### Your goal
Extract the complete data exactly as given.

_____

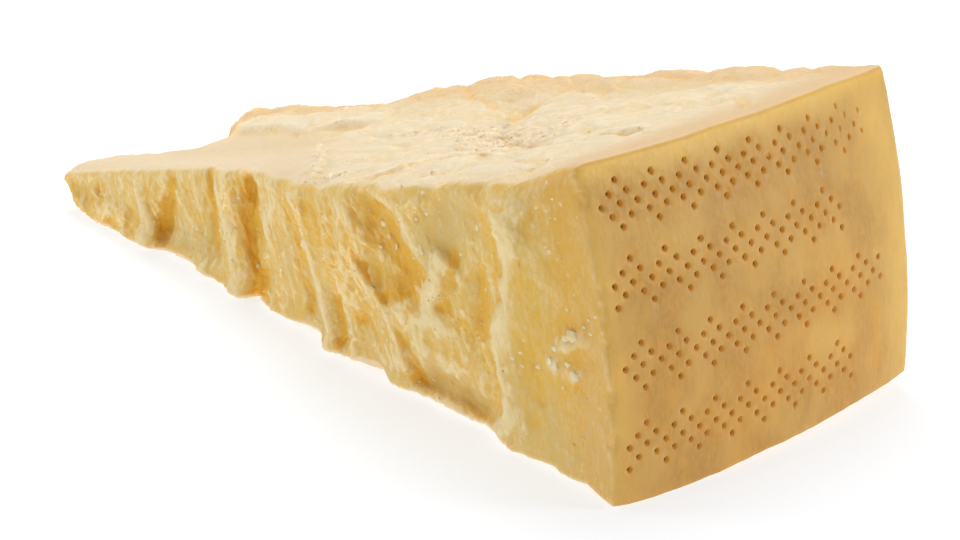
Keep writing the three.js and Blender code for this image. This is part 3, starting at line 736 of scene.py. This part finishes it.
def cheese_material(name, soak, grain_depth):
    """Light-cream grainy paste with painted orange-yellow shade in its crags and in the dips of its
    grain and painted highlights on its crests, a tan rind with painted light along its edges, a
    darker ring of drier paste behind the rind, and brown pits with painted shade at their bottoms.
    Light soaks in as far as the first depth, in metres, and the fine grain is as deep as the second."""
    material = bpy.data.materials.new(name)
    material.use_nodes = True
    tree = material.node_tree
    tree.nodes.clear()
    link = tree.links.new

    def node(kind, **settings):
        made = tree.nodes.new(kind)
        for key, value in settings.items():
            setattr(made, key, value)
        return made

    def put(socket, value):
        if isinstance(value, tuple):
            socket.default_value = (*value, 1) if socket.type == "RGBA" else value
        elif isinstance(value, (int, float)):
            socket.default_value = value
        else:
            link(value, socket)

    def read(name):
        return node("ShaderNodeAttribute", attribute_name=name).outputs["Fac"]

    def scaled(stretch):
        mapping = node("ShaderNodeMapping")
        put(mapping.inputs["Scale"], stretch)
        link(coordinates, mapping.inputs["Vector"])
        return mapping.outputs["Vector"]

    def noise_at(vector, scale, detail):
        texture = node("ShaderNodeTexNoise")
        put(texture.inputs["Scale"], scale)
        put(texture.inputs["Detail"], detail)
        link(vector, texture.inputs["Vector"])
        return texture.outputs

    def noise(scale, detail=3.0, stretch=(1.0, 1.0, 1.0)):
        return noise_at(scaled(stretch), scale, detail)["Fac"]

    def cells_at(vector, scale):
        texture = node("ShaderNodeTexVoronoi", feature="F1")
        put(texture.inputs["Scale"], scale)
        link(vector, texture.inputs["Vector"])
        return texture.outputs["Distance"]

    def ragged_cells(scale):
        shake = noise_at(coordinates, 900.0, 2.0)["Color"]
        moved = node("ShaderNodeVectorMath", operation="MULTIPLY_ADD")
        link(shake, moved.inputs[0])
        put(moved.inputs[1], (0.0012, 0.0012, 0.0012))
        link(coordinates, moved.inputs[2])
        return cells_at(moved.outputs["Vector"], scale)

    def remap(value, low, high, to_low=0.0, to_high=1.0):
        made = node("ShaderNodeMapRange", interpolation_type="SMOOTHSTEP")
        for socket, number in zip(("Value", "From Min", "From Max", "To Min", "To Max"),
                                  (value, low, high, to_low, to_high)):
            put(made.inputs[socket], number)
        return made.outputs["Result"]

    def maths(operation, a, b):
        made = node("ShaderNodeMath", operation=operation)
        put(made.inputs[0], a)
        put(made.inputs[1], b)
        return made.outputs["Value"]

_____

### Full solution
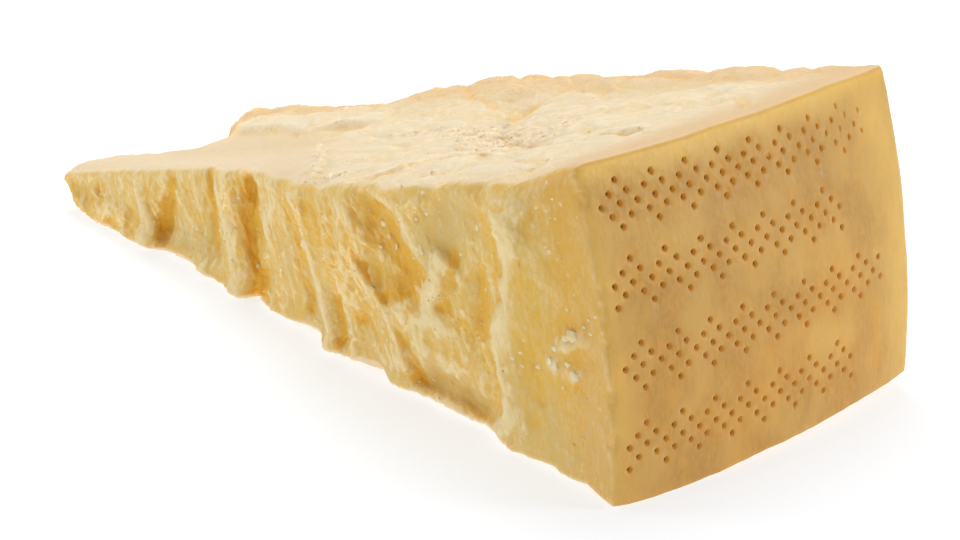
Keep writing the three.js and Blender code for this image. This is part 3, starting at line 736 of scene.py. This part finishes it.
def cheese_material(name, soak, grain_depth):
    """Light-cream grainy paste with painted orange-yellow shade in its crags and in the dips of its
    grain and painted highlights on its crests, a tan rind with painted light along its edges, a
    darker ring of drier paste behind the rind, and brown pits with painted shade at their bottoms.
    Light soaks in as far as the first depth, in metres, and the fine grain is as deep as the second."""
    material = bpy.data.materials.new(name)
    material.use_nodes = True
    tree = material.node_tree
    tree.nodes.clear()
    link = tree.links.new

    def node(kind, **settings):
        made = tree.nodes.new(kind)
        for key, value in settings.items():
            setattr(made, key, value)
        return made

    def put(socket, value):
        if isinstance(value, tuple):
            socket.default_value = (*value, 1) if socket.type == "RGBA" else value
        elif isinstance(value, (int, float)):
            socket.default_value = value
        else:
            link(value, socket)

    def read(name):
        return node("ShaderNodeAttribute", attribute_name=name).outputs["Fac"]

    def scaled(stretch):
        mapping = node("ShaderNodeMapping")
        put(mapping.inputs["Scale"], stretch)
        link(coordinates, mapping.inputs["Vector"])
        return mapping.outputs["Vector"]

    def noise_at(vector, scale, detail):
        texture = node("ShaderNodeTexNoise")
        put(texture.inputs["Scale"], scale)
        put(texture.inputs["Detail"], detail)
        link(vector, texture.inputs["Vector"])
        return texture.outputs

    def noise(scale, detail=3.0, stretch=(1.0, 1.0, 1.0)):
        return noise_at(scaled(stretch), scale, detail)["Fac"]

    def cells_at(vector, scale):
        texture = node("ShaderNodeTexVoronoi", feature="F1")
        put(texture.inputs["Scale"], scale)
        link(vector, texture.inputs["Vector"])
        return texture.outputs["Distance"]

    def ragged_cells(scale):
        shake = noise_at(coordinates, 900.0, 2.0)["Color"]
        moved = node("ShaderNodeVectorMath", operation="MULTIPLY_ADD")
        link(shake, moved.inputs[0])
        put(moved.inputs[1], (0.0012, 0.0012, 0.0012))
        link(coordinates, moved.inputs[2])
        return cells_at(moved.outputs["Vector"], scale)

    def remap(value, low, high, to_low=0.0, to_high=1.0):
        made = node("ShaderNodeMapRange", interpolation_type="SMOOTHSTEP")
        for socket, number in zip(("Value", "From Min", "From Max", "To Min", "To Max"),
                                  (value, low, high, to_low, to_high)):
            put(made.inputs[socket], number)
        return made.outputs["Result"]

    def maths(operation, a, b):
        made = node("ShaderNodeMath", operation=operation)
        put(made.inputs[0], a)
        put(made.inputs[1], b)
        return made.outputs["Value"]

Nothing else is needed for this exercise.